→ **Exercise prompt**
Look over the lines below. Report each one that includes the string "object".

→ **Data provided**
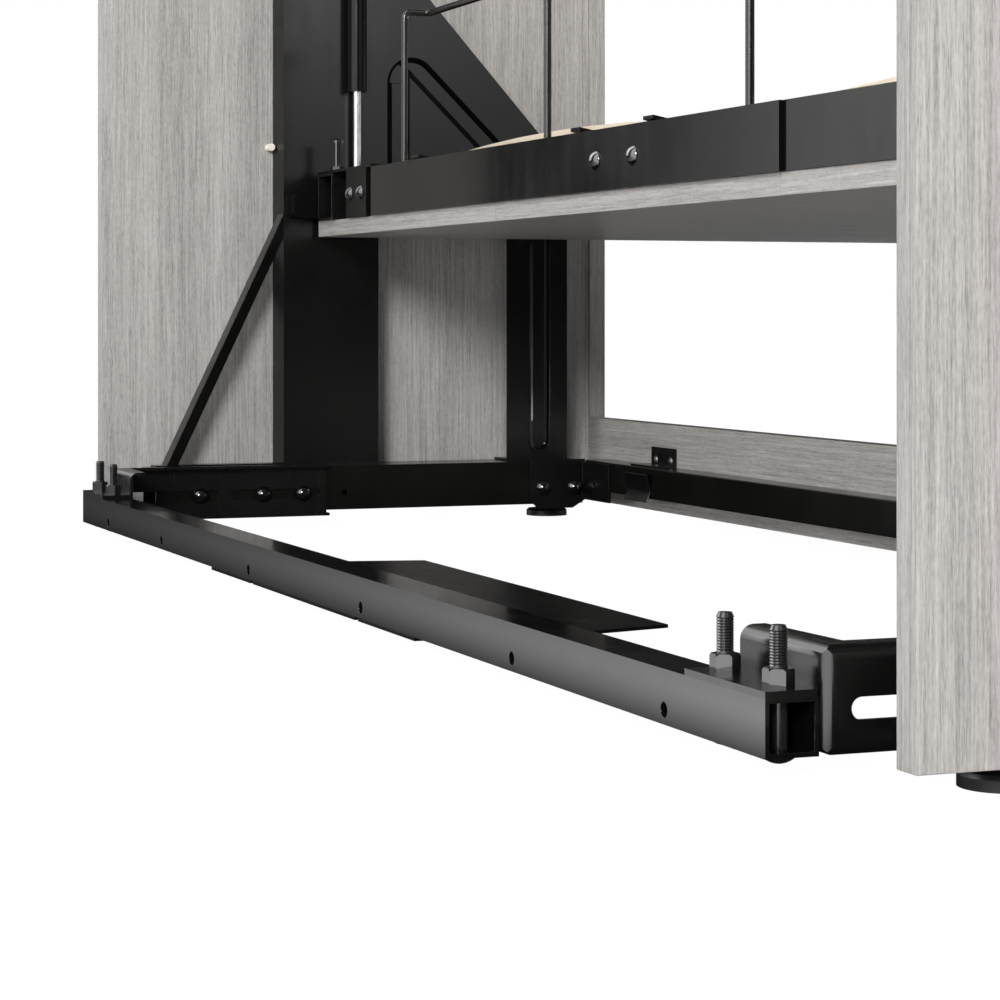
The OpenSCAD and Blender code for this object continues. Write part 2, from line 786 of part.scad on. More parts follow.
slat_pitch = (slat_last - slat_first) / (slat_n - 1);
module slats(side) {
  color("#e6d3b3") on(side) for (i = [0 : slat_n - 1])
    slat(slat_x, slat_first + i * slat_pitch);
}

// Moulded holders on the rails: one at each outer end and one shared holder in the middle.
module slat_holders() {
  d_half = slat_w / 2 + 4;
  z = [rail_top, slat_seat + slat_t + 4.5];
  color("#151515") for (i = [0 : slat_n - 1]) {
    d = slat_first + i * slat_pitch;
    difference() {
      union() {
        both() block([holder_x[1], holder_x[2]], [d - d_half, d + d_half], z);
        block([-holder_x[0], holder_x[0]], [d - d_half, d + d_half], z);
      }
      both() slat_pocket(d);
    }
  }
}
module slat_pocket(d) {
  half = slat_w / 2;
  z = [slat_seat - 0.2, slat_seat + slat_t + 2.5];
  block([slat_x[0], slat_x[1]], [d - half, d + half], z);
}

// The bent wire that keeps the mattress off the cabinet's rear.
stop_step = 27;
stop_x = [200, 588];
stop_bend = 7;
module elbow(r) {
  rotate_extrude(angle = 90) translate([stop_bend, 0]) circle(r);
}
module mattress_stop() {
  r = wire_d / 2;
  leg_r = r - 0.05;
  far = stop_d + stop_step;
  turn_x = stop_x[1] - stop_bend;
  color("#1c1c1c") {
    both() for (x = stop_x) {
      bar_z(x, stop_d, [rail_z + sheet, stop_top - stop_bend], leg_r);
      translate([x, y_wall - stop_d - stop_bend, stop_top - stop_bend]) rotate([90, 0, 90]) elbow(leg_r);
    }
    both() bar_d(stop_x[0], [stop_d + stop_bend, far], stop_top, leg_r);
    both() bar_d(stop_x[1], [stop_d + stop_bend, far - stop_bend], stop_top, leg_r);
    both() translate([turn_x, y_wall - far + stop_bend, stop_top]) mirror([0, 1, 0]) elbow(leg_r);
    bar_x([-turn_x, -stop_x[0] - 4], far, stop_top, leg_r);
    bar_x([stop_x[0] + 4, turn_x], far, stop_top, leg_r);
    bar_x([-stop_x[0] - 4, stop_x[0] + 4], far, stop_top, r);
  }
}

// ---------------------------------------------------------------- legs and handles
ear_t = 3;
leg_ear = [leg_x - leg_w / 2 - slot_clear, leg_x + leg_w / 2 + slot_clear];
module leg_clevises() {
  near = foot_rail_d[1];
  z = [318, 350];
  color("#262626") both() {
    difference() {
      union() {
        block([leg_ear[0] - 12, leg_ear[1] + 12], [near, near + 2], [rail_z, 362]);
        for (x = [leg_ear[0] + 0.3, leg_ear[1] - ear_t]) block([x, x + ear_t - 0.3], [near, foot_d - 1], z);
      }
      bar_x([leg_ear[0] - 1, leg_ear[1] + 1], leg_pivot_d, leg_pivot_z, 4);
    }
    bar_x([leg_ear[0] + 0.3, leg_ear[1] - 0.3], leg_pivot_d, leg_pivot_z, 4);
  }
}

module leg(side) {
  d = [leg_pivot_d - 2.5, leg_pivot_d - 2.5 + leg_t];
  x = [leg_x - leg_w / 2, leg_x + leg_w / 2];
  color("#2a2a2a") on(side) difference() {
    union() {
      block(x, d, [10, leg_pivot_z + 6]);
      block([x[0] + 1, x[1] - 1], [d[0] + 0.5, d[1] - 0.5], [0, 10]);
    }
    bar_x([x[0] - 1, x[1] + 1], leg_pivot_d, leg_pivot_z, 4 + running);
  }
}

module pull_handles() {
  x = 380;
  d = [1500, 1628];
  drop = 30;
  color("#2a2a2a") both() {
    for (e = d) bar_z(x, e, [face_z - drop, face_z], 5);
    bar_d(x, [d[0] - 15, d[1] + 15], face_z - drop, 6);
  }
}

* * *

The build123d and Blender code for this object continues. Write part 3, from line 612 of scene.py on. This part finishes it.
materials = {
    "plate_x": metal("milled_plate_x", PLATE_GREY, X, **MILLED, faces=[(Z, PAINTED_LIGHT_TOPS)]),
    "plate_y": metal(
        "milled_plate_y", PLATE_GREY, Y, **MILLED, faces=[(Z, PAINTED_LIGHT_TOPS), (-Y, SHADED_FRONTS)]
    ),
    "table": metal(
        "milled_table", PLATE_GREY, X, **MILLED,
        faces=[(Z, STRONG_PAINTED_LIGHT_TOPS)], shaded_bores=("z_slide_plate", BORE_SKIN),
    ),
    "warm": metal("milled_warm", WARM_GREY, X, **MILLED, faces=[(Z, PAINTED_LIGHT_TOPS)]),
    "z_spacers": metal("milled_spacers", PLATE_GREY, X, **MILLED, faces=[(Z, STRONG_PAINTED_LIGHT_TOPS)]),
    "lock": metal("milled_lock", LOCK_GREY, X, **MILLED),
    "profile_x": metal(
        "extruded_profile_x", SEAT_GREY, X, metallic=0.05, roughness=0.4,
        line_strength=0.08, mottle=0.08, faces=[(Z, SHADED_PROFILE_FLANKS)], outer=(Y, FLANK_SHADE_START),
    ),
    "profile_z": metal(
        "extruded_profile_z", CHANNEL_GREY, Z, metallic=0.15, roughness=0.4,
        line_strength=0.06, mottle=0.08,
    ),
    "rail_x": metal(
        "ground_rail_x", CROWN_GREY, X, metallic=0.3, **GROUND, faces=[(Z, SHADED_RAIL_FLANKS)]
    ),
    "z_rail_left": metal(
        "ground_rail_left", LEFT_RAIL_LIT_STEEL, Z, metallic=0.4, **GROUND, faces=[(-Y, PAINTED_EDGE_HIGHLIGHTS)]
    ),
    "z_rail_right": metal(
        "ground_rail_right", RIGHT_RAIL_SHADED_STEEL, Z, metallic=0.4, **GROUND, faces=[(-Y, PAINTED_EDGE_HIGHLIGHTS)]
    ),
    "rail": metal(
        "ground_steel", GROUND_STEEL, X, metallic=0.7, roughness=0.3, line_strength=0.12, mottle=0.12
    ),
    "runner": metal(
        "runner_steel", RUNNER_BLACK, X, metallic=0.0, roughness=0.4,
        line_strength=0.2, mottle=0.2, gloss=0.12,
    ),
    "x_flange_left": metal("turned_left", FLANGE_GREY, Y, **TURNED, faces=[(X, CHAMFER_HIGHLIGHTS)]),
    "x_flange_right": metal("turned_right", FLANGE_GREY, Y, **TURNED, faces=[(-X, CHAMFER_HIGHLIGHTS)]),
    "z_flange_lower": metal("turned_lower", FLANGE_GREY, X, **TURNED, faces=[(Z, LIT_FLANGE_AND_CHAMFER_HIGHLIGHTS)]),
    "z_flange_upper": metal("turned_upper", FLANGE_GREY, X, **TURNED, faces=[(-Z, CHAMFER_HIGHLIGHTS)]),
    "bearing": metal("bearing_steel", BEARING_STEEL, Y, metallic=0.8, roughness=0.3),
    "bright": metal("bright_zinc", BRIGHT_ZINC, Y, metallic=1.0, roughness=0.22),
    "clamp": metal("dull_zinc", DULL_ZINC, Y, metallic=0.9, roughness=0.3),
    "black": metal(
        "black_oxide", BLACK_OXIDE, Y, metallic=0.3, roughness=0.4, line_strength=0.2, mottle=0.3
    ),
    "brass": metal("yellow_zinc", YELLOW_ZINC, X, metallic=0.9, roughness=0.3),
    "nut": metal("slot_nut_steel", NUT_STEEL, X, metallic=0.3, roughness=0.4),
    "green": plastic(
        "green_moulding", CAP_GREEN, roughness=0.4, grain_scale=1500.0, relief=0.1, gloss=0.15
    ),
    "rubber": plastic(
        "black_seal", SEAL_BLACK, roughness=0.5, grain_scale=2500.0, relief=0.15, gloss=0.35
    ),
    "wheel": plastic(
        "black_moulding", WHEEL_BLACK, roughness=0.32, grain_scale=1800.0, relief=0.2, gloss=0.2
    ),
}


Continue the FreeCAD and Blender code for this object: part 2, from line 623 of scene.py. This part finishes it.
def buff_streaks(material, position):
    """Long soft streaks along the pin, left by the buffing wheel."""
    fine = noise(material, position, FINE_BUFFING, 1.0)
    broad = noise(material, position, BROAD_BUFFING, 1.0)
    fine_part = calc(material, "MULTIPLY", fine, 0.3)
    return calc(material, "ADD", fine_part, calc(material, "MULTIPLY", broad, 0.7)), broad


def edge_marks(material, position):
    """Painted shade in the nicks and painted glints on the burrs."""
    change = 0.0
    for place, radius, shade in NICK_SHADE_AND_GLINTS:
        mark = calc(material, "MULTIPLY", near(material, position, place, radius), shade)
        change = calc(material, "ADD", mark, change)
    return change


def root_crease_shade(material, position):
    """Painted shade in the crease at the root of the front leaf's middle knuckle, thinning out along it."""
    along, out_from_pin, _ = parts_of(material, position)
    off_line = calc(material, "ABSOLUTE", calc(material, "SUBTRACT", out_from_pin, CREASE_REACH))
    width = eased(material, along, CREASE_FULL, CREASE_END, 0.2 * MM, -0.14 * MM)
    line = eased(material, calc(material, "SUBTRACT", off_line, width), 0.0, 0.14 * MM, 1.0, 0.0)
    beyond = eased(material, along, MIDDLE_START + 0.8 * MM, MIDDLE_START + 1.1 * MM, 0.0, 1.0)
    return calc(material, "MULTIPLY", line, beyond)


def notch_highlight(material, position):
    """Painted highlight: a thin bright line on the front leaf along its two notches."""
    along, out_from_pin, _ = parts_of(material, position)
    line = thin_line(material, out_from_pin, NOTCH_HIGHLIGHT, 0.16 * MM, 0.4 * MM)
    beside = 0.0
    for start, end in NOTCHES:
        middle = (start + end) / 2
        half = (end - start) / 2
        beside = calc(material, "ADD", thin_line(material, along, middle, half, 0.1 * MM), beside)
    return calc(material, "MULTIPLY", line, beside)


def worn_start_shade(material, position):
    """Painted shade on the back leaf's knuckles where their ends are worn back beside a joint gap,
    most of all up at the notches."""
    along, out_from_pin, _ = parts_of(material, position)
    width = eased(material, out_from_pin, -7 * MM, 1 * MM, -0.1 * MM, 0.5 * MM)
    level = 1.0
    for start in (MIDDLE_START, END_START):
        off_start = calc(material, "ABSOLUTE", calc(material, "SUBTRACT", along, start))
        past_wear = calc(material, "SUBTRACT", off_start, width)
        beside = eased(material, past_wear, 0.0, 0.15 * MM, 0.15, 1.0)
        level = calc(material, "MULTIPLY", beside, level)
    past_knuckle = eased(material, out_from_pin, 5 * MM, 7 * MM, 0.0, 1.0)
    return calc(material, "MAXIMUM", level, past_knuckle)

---

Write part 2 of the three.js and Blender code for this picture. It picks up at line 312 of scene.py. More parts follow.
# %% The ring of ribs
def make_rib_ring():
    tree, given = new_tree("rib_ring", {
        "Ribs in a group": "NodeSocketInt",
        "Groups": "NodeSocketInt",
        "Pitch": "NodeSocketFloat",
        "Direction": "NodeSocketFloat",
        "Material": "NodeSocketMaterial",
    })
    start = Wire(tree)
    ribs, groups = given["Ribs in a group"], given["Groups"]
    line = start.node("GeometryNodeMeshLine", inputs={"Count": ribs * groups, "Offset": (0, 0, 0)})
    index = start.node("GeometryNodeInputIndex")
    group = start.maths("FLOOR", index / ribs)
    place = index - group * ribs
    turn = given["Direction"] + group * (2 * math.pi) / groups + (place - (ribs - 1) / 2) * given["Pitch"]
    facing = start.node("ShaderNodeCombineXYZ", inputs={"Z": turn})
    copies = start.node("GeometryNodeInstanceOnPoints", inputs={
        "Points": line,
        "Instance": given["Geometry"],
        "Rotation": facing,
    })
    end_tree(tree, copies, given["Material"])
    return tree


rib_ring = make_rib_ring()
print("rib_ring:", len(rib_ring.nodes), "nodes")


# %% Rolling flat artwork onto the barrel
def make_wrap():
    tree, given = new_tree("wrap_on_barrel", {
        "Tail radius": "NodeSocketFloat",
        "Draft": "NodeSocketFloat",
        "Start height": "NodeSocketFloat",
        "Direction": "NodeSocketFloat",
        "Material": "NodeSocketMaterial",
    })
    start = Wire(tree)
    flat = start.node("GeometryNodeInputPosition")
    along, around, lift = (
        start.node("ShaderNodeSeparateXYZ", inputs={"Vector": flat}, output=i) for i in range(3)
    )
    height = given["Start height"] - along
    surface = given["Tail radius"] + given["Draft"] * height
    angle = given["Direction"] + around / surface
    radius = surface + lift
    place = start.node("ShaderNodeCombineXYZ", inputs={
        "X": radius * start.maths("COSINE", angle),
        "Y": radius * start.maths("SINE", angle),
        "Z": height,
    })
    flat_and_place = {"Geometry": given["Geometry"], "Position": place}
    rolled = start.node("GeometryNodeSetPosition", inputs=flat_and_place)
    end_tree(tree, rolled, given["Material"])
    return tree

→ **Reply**
The OpenSCAD and Blender code for this object continues. Write part 2, from line 786 of part.scad on. More parts follow.
The build123d and Blender code for this object continues. Write part 3, from line 612 of scene.py on. This part finishes it.
Continue the FreeCAD and Blender code for this object: part 2, from line 623 of scene.py. This part finishes it.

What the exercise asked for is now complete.